Да, если угодно, император Александр был в каком-то смысле арлекином. Но какая это была трагическая арлекинада! Он сам, как умный человек, понимал двусмысленность своих дел и мнений, но не была ли причина этой двусмысленности в объективных условиях тогдашней императорской власти? Александр искренне хотел быть либералом, и многие, окружавшие его, не прочь были воспользоваться этим настроением государя, но при том условии, чтобы этот либерализм не простирался далее тех или иных социальных группировок, в коих они были заинтересованы. Вот почему даже такие друзья его «якобинской» молодости, как Кочубей, отговаривали императора спешить с освобождением крестьян. А ведь были и такие, как Шишков, который сам в своих записках рассказывает, как Александр в манифесте 1814 года повелел выбросить те фразы, где знаменитый крепостник говорил о связи помещиков и крестьян, «на обоюдной пользе основанной». По свидетельству Шишкова, Александр сказал: «Я не могу подписать того, что противно моей совести и с чем я нимало не согласен».

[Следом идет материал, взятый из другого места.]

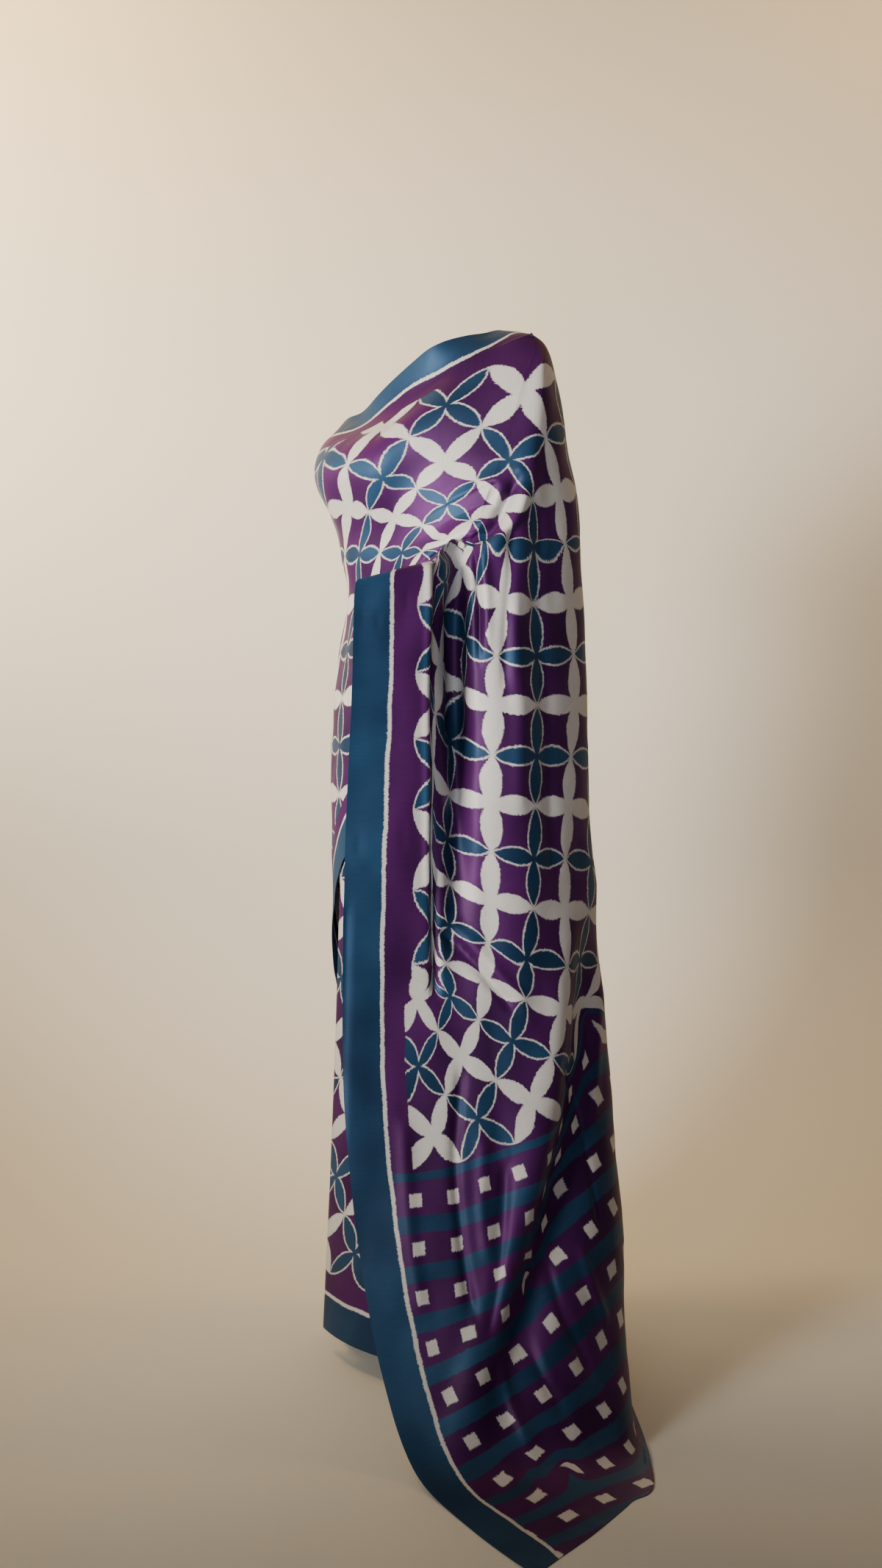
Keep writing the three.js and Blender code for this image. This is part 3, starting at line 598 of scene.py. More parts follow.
def pin_at(points, faces, along, z):
    """The triangle seen from the pallu's side at a place, and the shares of its corners there."""
    u, v = along_of(points), points[:, 2]
    a, b, c = faces[:, 0], faces[:, 1], faces[:, 2]
    det = (v[b] - v[c]) * (u[a] - u[c]) + (u[c] - u[b]) * (v[a] - v[c])
    det = np.where(abs(det) < 1e-6, 1e-6, det)
    first = ((v[b] - v[c]) * (along - u[c]) + (u[c] - u[b]) * (z - v[c])) / det
    second = ((v[c] - v[a]) * (along - u[c]) + (u[a] - u[c]) * (z - v[c])) / det
    shares = np.stack([first, second, 1 - first - second], 1)
    outside = np.maximum(-shares.min(1), 0)
    nearness = out_of(points)[faces].mean(1) - outside * OUTSIDE_COSTS
    best = int(nearness.argmax())
    return faces[best], np.clip(shares[best], 0, 1)


def crease_distance(path, along, z):
    """How far each place is from a path."""
    nearest = np.full(along.shape, 1e9)
    for (u0, v0), (u1, v1) in zip(path[:-1], path[1:]):
        du, dv = u1 - u0, v1 - v0
        share = np.clip(((along - u0) * du + (z - v0) * dv) / (du * du + dv * dv), 0, 1)
        nearest = np.minimum(nearest, np.hypot(along - u0 - share * du, z - v0 - share * dv))
    return nearest


def creased(grid, outward):
    """The grid with the creases pressed in wherever it faces the pallu's side."""
    along, z = along_of(grid), grid[..., 2]
    facing = smoothstep(out_of(outward), 0.05, 0.35)
    lift = np.zeros(along.shape)
    for path, half_width, depth in CREASES.values():
        path = np.array(path, float)
        places = np.linspace(0, len(path) - 1, CREASE_POINTS * len(path))
        away = crease_distance(spline_weights(places, len(path)) @ path, along, z) / half_width
        reach = 3 * half_width + 6
        from_ends = np.min([np.hypot(along - u, z - v) for u, v in path[[0, -1]]], axis=0)
        lift -= depth * np.exp(-away * away) * smoothstep(from_ends, 0, reach)
    return grid + outward * (lift * facing)[..., None]


def ripples(grid, outward, seed, size, height):
    """Slow unevenness of cloth that has been folded and worn, the same each run."""
    random = np.random.default_rng(seed)
    lift = np.zeros(grid.shape[:2])
    for _ in range(WAVES):
        direction = random.normal(size=3) * (1.0, 1.0, 0.45)
        wave = direction / np.linalg.norm(direction) * (2 * math.pi / (size * random.uniform(0.6, 1.8)))
        lift += np.sin(grid @ wave + random.uniform(0, 2 * math.pi)) * random.uniform(0.4, 1)
    return grid + outward * (lift * height / 4)[..., None]


def bent_softly(grid, rows):
    """The fall with no part under the floor, and rounded where it turns from hanging to lying."""
    grid = grid.copy()
    grid[..., 2] = np.maximum(grid[..., 2], ON_FLOOR_Z)
    reach = 2 * FINENESS
    offsets = np.arange(-reach, reach + 1)
    weights = np.exp(-(offsets / (0.5 * reach)) ** 2)
    index = np.clip(np.arange(len(grid))[:, None] + offsets, 0, len(grid) - 1)
    rounded = (grid[index] * weights[None, :, None, None]).sum(1) / weights.sum()
    near = smoothstep(rows, FLOOR_LEVEL - 0.8, FLOOR_LEVEL - 0.3)
    near *= 1 - smoothstep(rows, FLOOR_LEVEL + 0.4, FLOOR_LEVEL + 0.9)
    return grid + (rounded - grid) * near[:, None, None]


# Build the coarse cloth once to lay it flat, then the fine cloth

def cloth_grids(finer):
    """The fall, the shoulder and the winding, each row and column with its place in the tables."""
    fall, fall_rows, fall_columns = fall_grid(finer)
    shoulder, shoulder_rows, shoulder_columns = shoulder_grid(fall, finer)
    first_arm_column = int(np.argmin(abs(fall_columns - ARM_LINE)))
    ridge_step = COARSE_RIDGE_STEP if finer == 1 else RIDGE_STEP
    points, hanging = arm_line(shoulder, fall, first_arm_column, ridge_step)
    body, body_columns = body_grid(points, finer)
    return dict(
        fall=fall, fall_rows=fall_rows, fall_columns=fall_columns,
        shoulder=shoulder, shoulder_rows=shoulder_rows, shoulder_columns=shoulder_columns,
        body=body, body_columns=body_columns, points=points, hanging=hanging,
        first_arm_column=first_arm_column, ridge_step=ridge_step,
    )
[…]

Александр был очень точен и аккуратен. Его мундир был безукоризненно сшит. Он никогда не появлялся даже в домашней обстановке небрежно одетым. Его письменный стол был в идеальном порядке. Бумаги, которые он подписывал, всегда были одного формата. Он любил Симметрию до странности. В комнате расставлялась мебель по строгому плану. «Однообразная красивость» военных парадов всегда неудержимо влекла его к себе. Вид немецких городов был ему более по вкусу, чем наших российских. Там больше было симметрии. И пейзаж немецкий был как-то правильнее и пристойнее, чем унылость наших худо обработанных полей или сумрак наших дремучих лесов. Там, на Рейне, все более походило на какие-то милые, давно знакомые картинки в книгах, выписанных когда-то для юного Александра из-за границы добродетельным швейцарцем. Немецкие ландшафты так невинны! Но разве можно разгадать угрюмые сны нашего дикого севера или золотую беспредельность южных степей? Москва, с ее полуазиатским стилем, неприятна Александру. Петербург симметричен и более похож на европейские столицы, но тут ужасные воспоминания, наводящие мучительную тоску. Проезжая мимо замка, построенного Павлом, Александр всегда закрывал глаза. Нет, страшно жить в этом суровом, надменном городе, с великолепным его ампиром. В этом городе есть что-то безумное, жестокое и холодное. А так хочется мира и покоя! И не думать бы вовсе об этих призраках прошлого…
Надо побольше впечатлений – и, если нет войны или конгресса, надо ехать куда-нибудь, чтобы видеть новое, и ехать быстрее. Хорошо, что в России любят ездить, не щадя лошадей и собственного живота. Александр исколесил всю Россию. Перед ним в пестрой панораме неслась, как на крыльях, огромная многообразная Русь. Александр не останавливался подолгу нигде. Он всегда спешил куда-то, и было непонятно, зачем, собственно, путешествует этот странный император.
Александр тяготился тем, что в России не так все благоустроено, как в Европе. Да и в Европе не все достаточно хорошо налажено. Надо бы всем правительствам создать такой порядок, при котором каждому гражданину было отведено свое, определенное место. Пусть он работает известное время на себя, но пусть уделяет и государству, в меру своих сил, нужное время, а государство должно обеспечить ему жизнь. Должны быть дни отдыха. Пусть тогда гражданин веселится. Но и веселье должно быть пристойное и под наблюдением начальства. Надо, чтобы гражданская жизнь походила на военную. В полку каждый солдат знает свое место и свое дело. В армии все гармонично и точно. Нельзя ли как-нибудь сочетать жизнь гражданскую с этой благодетельной военной дисциплиной?